How does your environment shape how you see and use the world around you?

Much of the work that I have been doing recently has concentrated on various facets of this question:

  • Inventing Berlin asks how street names and monuments communicate who should feel like they belong in the urban landscape,
  • A revised version of my essay for the Hacking Urban Furniture project examines the normative aspects of street furniture and how that shapes how we use public space, and
  • My new role as lead expert for the URBACT action planning network “Gendered Landscapes” will explore the gendered aspects of urban planning and urban life.

To get academic for a minute, there is a social constructionist assumption at the core of all three of these works: the environment shapes the subject, in particular when aspects of the environment become banal, invisible, or taken for granted.

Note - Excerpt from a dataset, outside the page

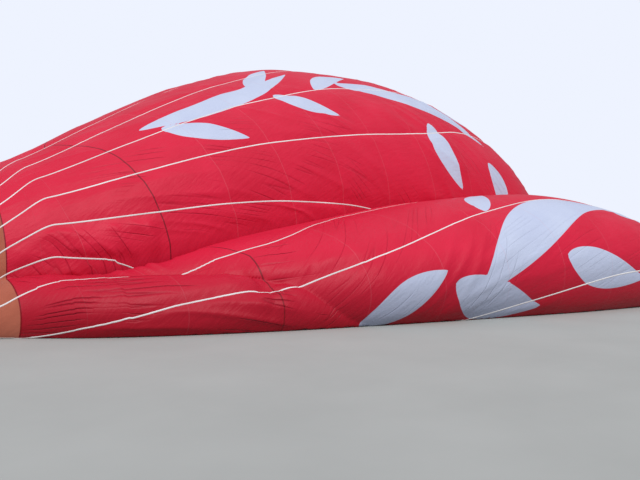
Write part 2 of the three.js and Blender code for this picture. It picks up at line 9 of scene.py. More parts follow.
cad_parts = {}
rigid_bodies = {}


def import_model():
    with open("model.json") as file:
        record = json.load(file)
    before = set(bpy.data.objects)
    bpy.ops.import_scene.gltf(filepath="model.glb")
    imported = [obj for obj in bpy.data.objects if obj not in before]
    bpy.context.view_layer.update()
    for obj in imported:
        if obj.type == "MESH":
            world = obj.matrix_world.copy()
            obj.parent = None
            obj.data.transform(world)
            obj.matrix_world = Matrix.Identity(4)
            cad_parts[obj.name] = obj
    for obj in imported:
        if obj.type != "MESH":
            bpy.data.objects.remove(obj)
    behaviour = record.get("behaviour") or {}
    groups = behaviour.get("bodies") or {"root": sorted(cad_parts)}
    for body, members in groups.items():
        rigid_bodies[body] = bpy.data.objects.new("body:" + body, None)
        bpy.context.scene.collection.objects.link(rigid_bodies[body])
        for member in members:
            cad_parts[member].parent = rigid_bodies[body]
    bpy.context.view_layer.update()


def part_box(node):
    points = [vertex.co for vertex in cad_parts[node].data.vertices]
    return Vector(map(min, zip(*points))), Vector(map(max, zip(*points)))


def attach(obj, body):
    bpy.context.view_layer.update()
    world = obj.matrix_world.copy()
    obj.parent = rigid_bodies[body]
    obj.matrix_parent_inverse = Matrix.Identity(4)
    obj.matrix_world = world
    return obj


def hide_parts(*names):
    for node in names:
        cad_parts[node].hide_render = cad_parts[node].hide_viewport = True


for spare in list(bpy.data.objects):
    bpy.data.objects.remove(spare)
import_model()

# Where the balloon is seen from
# A bystander's eye on level ground, looking across the wind at the near flank of the cloth.
# The cloth's own zero is the mouth's edge, and the basket's middle gives the line along Y.
BASKET_Y = 0.3
EYE = (-2.3, -13.4, 1.6)
EYE_TURN = -45
LENS = 36.1
ZERO_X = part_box("mouth_band")[0][0]
ZERO_Y = sum(corner[1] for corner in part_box("basket_floor")) / 2 - BASKET_Y

def own(x, y, z):
    """A place in the balloon's own measures, as a place in the frame."""
    return Vector((x + ZERO_X, y + ZERO_Y, z))

eye = bpy.data.objects.new("eye", bpy.data.cameras.new("eye"))
eye.location = own(*EYE)
eye.rotation_euler = (math.radians(90), 0, math.radians(EYE_TURN))
eye.data.sensor_width = 36
eye.data.lens = LENS
eye.data.clip_end = 1200
bpy.context.scene.collection.objects.link(eye)
bpy.context.scene.camera = eye

# Gores
# The envelope is a tall ball cut into 24 gores of coated ripstop nylon, each sewn up from
# panels. It lies on its side, part filled with cold air, so the cloth makes up to four humps
# at each station: a roll and a fold at the near edge, the main dome and a fold behind it.
GORES = 24
FIRST_GORE = -9
LAST_SEAM = FIRST_GORE + GORES
MOUTH_BAND = 1.6
VENT_X = 19.2
FOLD_BELLY = 0.32
LIE = {
    "x": (0, 1.5, 2.4, 4, 5.5, 7, 10, 12.5, 15, 16.8, 18, 18.8, 19.2),
    "near": (-1.65, -2.5, -3.35, -4.4, -5.15, -5.75, -6.85, -7.65, -8.1, -7.4, -6, -3.95, -1.3),
    "far": (1.8, 2.3, 2.94, 4.4, 5.35, 6.2, 7.7, 8.6, 8.8, 8, 6.4, 4.5, 3),
    "dome centre": (0.3, 0.2, 0.25, 0.45, 0.7, 1, 1.45, 1.5, 1.4, 1.2, 0.9, 0.8, 0.8),
    "dome half": (1.9, 2.2, 2.54, 3.3, 3.8, 4.3, 5.1, 5.6, 5.8, 5.4, 4.5, 3.2, 2.4),
    "dome height": (2.5, 2.85, 3.2, 4.08, 4.9, 5.6, 6.52, 6.66, 6.08, 5.15, 4.32, 3.45, 2.8),
    "dome belly": (0.4, 0.4, 0.4, 0.4, 0.4, 0.4, 0.4, 0.38, 0.33, 0.26, 0.22, 0.2, 0.2),
    "fold half": (0.1, 0.2, 0.4, 0.9, 1.6, 2.3, 2.35, 2.3, 2.2, 2.1, 1.75, 1.36, 0.5),
    "fold inset": (0.6, 0.5, 0.5, 0.9, 0.42, 0, 0, 0, 0, 0, 0, 0, 0),
    "fold height": (0.1, 0.5, 0.8, 1.24, 1.63, 1.93, 2.5, 2.7, 2.4, 1.8, 1.2, 0.9, 0.6),
    "back half": (0.1, 0.3, 0.58, 1.2, 1.5, 1.8, 2.1, 2.2, 2.1, 1.7, 1.2, 0.8, 0.5),
    "back height": (0.1, 0.4, 0.61, 1, 1.3, 1.6, 2.2, 2.4, 2.2, 1.7, 1.1, 0.7, 0.4),
    "roll half": (0.72, 0.85, 1.1, 0.75, 0.5, 0, 0, 0, 0, 0, 0, 0, 0),
    "roll height": (0.9, 0.95, 0.96, 0.95, 0.8, 0, 0, 0, 0, 0, 0, 0, 0),
}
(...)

The environment around us is not simply the process of natural, environmental forces. Especially in cities, the environment which becomes natural and normal is fundamentally shaped by humans. So the main question becomes: who has the power to shape the environment and to what ends?

In hindsight, it seems therefore rather logical that I would get interested in projects about social inclusion (CIVACT), direct democracy (The Urban Commons Cookbook), and urban planning (Städtewandel durch Kultur) which put the focus on broadening the influence of civil society as a whole – and specifically underrepresented groups – in urban planning decisions.

If we are going to create more inclusive cities which work towards mending the political and social rifts forming in our society, then we actively need to promote diversity of all kinds at the table where decisions are being made, independent of whether the topic is a new street name, the design of a new overpass, or the street furniture in the park.

More diversity improves the quality of decisions, their acceptance (“citizen buy-in”), and, as an added benefit, builds social capital between groups where ties may be weak or non-existent. This is one of the main topics that we have worked on in The Urban Commons Cookbook, by the way, with plenty of suggestions, checklists, and methods for strengthening communication, inclusion, and participation.